Both Clay and I were still considerably shaken by the fact that Clay had lost both his parents, but the heaviness of what had occurred with Schlatt had put us on an emotional high. I recognised the expressions on Clay's face, now that he allowed us to see them. He had always enjoyed the rush that any kind of power gave him, wether it was after defeating someone in battle, or putting someone in their place as he'd done with Schlatt earlier. He was still high from it now, and it made him appear happy and excited. He and George spent the time we took to eat lunch joking about the whole incident, with Sapnap occasionally chipping in to tease Dream about getting told off by Bad in front of his court, effectively dragging Bad into the conversation. I would ordinarily have joined in, but I was not drunk on power, still feeling as though my heart had been punched out of my chest.

The pain was numb, now, but every time a thought of one of my lifelong mentors and guides entered my head, it was like salt had been thrown in the wound. Clay's parents were not here anymore - they never would be again, and I didn't know how I was going to survive without them, particularly Clay's mother. I had exactly zero female friends, and she had been my mentor for as long as I could remember. The majority of the castle guards and servants were male, and although I had a few servants who were women, I did not have a close relationship with any of them.

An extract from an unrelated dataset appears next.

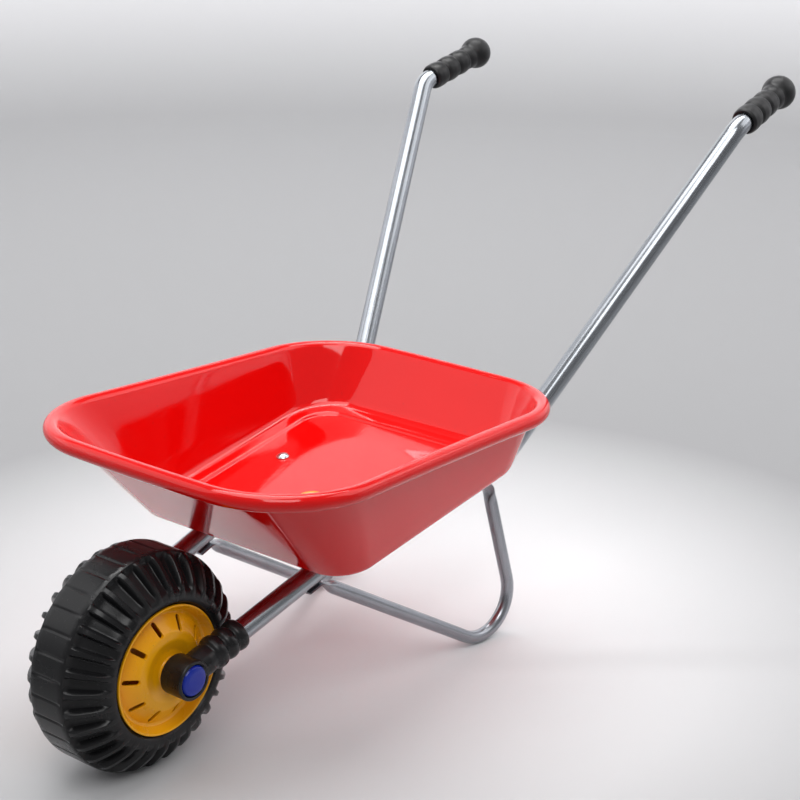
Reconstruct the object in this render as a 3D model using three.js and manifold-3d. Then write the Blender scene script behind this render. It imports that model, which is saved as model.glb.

I couldn't blame Clay for trying to numb the pain, pretending that everything was okay. In fact, I wished I could do it myself. But this had to be so much worse for him. I had been too young to remember anything when my biological parents had died, and therefore had not had to go through all the pain of it. Clay would be forced to feel it, at some point, and I only hoped he didn't continue to push it away until it overwhelmed him and consumed him.

"I'm going to go over the list of those who were present at the conference where my parents were killed," said Clay suddenly, startling me into paying attention to their conversation.

"What? Why?" I asked.

"I want to know who killed them," he stated, calmly, and I rose an eyebrow at him. Clay stared back at me, his eyes soft and concerned. "Don't you?"

"Of course I do," I replied. "I just... I don't know Clay, isn't it kinda... soon?"

"Maybe it is," he responded, twirling his fork around his fingers, before stabbing a piece of his chicken salad with perhaps a little more force than necessary. "But if we don't act quickly, they're going to try and remove any evidence left over. I'm not going to let this get to me until I have time to process it."